> REQUIRED WORK
Reproduce the entire listing word for word.

========

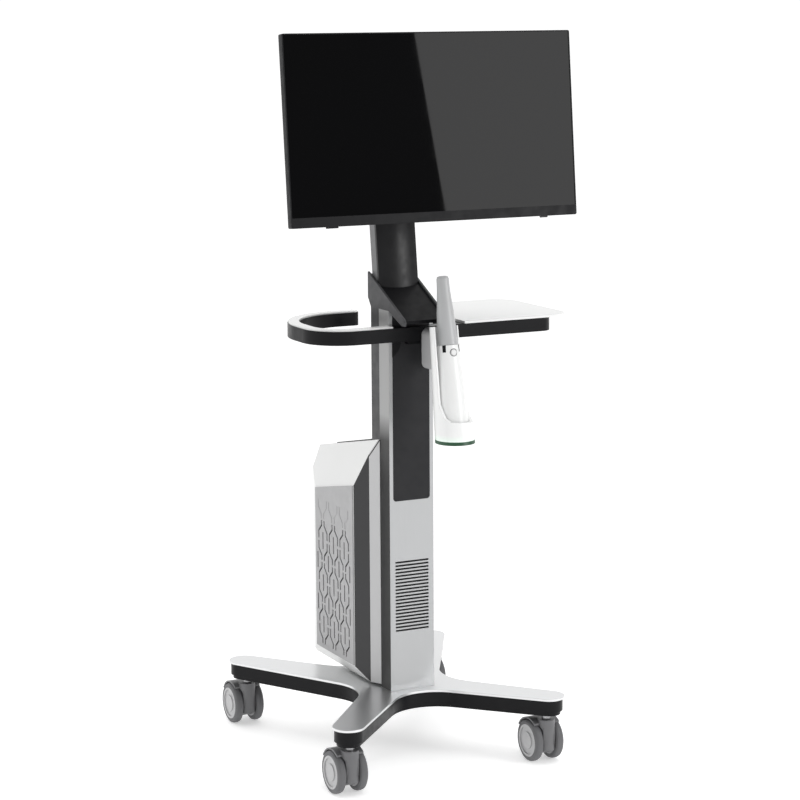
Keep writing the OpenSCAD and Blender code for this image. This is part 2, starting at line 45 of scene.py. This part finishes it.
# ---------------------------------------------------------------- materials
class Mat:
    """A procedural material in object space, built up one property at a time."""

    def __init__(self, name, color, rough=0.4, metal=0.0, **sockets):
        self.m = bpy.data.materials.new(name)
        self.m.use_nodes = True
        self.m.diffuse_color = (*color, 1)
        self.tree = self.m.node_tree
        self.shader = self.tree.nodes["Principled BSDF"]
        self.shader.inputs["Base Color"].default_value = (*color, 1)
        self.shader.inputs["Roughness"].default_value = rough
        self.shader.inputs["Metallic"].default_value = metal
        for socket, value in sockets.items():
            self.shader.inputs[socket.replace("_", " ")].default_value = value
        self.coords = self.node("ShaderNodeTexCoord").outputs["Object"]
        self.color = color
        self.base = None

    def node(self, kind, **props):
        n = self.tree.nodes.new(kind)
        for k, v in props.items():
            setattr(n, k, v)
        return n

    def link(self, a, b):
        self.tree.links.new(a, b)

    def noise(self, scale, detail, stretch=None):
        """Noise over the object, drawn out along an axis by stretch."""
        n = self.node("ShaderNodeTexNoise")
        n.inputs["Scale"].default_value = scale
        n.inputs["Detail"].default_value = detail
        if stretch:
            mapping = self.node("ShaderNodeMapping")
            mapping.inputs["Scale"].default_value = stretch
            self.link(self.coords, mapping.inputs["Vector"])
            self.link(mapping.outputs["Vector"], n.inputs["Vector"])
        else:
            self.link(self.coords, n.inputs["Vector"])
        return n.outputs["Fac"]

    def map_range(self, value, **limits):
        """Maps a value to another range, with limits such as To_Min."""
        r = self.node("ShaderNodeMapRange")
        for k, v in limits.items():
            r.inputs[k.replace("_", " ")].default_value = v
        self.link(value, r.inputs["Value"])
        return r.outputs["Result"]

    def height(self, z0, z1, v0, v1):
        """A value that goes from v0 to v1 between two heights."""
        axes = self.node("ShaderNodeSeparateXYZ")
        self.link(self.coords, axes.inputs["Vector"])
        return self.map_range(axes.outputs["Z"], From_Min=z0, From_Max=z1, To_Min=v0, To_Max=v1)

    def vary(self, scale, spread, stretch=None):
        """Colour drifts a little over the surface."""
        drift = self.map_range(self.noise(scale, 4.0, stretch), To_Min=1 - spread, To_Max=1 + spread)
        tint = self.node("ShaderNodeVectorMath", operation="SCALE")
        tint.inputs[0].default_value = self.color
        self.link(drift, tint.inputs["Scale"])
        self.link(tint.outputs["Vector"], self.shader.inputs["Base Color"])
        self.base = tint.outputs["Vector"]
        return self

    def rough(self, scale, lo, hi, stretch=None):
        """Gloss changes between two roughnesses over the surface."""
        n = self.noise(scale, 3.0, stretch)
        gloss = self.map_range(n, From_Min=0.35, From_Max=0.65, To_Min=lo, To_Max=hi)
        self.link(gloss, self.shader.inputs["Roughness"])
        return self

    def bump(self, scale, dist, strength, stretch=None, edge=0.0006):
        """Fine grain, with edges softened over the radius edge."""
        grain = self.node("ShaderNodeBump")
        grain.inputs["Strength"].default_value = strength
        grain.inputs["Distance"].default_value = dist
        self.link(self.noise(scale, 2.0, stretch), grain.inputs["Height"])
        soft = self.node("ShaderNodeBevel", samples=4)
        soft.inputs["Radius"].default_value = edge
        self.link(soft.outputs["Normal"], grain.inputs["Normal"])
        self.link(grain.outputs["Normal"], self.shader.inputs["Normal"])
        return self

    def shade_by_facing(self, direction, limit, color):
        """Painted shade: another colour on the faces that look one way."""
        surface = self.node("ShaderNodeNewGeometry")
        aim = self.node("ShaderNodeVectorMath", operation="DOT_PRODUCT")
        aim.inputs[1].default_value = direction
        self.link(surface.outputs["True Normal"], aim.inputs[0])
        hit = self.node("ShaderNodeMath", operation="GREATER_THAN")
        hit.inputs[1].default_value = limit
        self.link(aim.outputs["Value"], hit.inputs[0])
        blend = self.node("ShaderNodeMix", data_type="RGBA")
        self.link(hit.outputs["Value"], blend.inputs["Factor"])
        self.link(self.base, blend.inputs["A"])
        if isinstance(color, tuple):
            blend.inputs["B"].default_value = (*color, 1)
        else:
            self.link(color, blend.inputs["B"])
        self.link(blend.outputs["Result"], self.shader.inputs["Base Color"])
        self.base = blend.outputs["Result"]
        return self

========

> RESPONSE TO THIS TASK
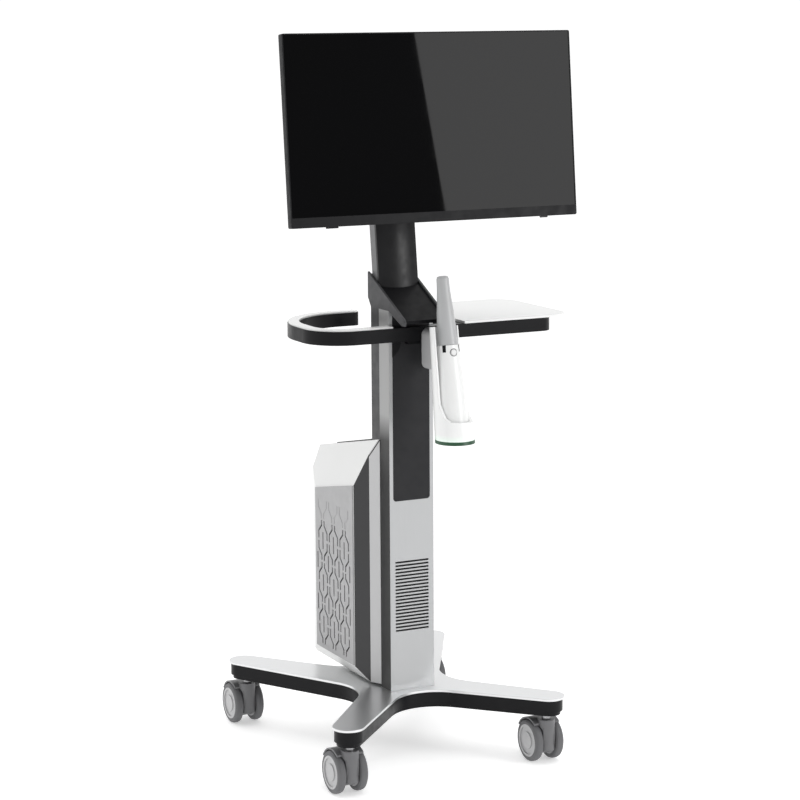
Keep writing the OpenSCAD and Blender code for this image. This is part 2, starting at line 45 of scene.py. This part finishes it.
# ---------------------------------------------------------------- materials
class Mat:
    """A procedural material in object space, built up one property at a time."""

    def __init__(self, name, color, rough=0.4, metal=0.0, **sockets):
        self.m = bpy.data.materials.new(name)
        self.m.use_nodes = True
        self.m.diffuse_color = (*color, 1)
        self.tree = self.m.node_tree
        self.shader = self.tree.nodes["Principled BSDF"]
        self.shader.inputs["Base Color"].default_value = (*color, 1)
        self.shader.inputs["Roughness"].default_value = rough
        self.shader.inputs["Metallic"].default_value = metal
        for socket, value in sockets.items():
            self.shader.inputs[socket.replace("_", " ")].default_value = value
        self.coords = self.node("ShaderNodeTexCoord").outputs["Object"]
        self.color = color
        self.base = None

    def node(self, kind, **props):
        n = self.tree.nodes.new(kind)
        for k, v in props.items():
            setattr(n, k, v)
        return n

    def link(self, a, b):
        self.tree.links.new(a, b)

    def noise(self, scale, detail, stretch=None):
        """Noise over the object, drawn out along an axis by stretch."""
        n = self.node("ShaderNodeTexNoise")
        n.inputs["Scale"].default_value = scale
        n.inputs["Detail"].default_value = detail
        if stretch:
            mapping = self.node("ShaderNodeMapping")
            mapping.inputs["Scale"].default_value = stretch
            self.link(self.coords, mapping.inputs["Vector"])
            self.link(mapping.outputs["Vector"], n.inputs["Vector"])
        else:
            self.link(self.coords, n.inputs["Vector"])
        return n.outputs["Fac"]

    def map_range(self, value, **limits):
        """Maps a value to another range, with limits such as To_Min."""
        r = self.node("ShaderNodeMapRange")
        for k, v in limits.items():
            r.inputs[k.replace("_", " ")].default_value = v
        self.link(value, r.inputs["Value"])
        return r.outputs["Result"]

    def height(self, z0, z1, v0, v1):
        """A value that goes from v0 to v1 between two heights."""
        axes = self.node("ShaderNodeSeparateXYZ")
        self.link(self.coords, axes.inputs["Vector"])
        return self.map_range(axes.outputs["Z"], From_Min=z0, From_Max=z1, To_Min=v0, To_Max=v1)

    def vary(self, scale, spread, stretch=None):
        """Colour drifts a little over the surface."""
        drift = self.map_range(self.noise(scale, 4.0, stretch), To_Min=1 - spread, To_Max=1 + spread)
        tint = self.node("ShaderNodeVectorMath", operation="SCALE")
        tint.inputs[0].default_value = self.color
        self.link(drift, tint.inputs["Scale"])
        self.link(tint.outputs["Vector"], self.shader.inputs["Base Color"])
        self.base = tint.outputs["Vector"]
        return self

    def rough(self, scale, lo, hi, stretch=None):
        """Gloss changes between two roughnesses over the surface."""
        n = self.noise(scale, 3.0, stretch)
        gloss = self.map_range(n, From_Min=0.35, From_Max=0.65, To_Min=lo, To_Max=hi)
        self.link(gloss, self.shader.inputs["Roughness"])
        return self

    def bump(self, scale, dist, strength, stretch=None, edge=0.0006):
        """Fine grain, with edges softened over the radius edge."""
        grain = self.node("ShaderNodeBump")
        grain.inputs["Strength"].default_value = strength
        grain.inputs["Distance"].default_value = dist
        self.link(self.noise(scale, 2.0, stretch), grain.inputs["Height"])
        soft = self.node("ShaderNodeBevel", samples=4)
        soft.inputs["Radius"].default_value = edge
        self.link(soft.outputs["Normal"], grain.inputs["Normal"])
        self.link(grain.outputs["Normal"], self.shader.inputs["Normal"])
        return self

    def shade_by_facing(self, direction, limit, color):
        """Painted shade: another colour on the faces that look one way."""
        surface = self.node("ShaderNodeNewGeometry")
        aim = self.node("ShaderNodeVectorMath", operation="DOT_PRODUCT")
        aim.inputs[1].default_value = direction
        self.link(surface.outputs["True Normal"], aim.inputs[0])
        hit = self.node("ShaderNodeMath", operation="GREATER_THAN")
        hit.inputs[1].default_value = limit
        self.link(aim.outputs["Value"], hit.inputs[0])
        blend = self.node("ShaderNodeMix", data_type="RGBA")
        self.link(hit.outputs["Value"], blend.inputs["Factor"])
        self.link(self.base, blend.inputs["A"])
        if isinstance(color, tuple):
            blend.inputs["B"].default_value = (*color, 1)
        else:
            self.link(color, blend.inputs["B"])
        self.link(blend.outputs["Result"], self.shader.inputs["Base Color"])
        self.base = blend.outputs["Result"]
        return self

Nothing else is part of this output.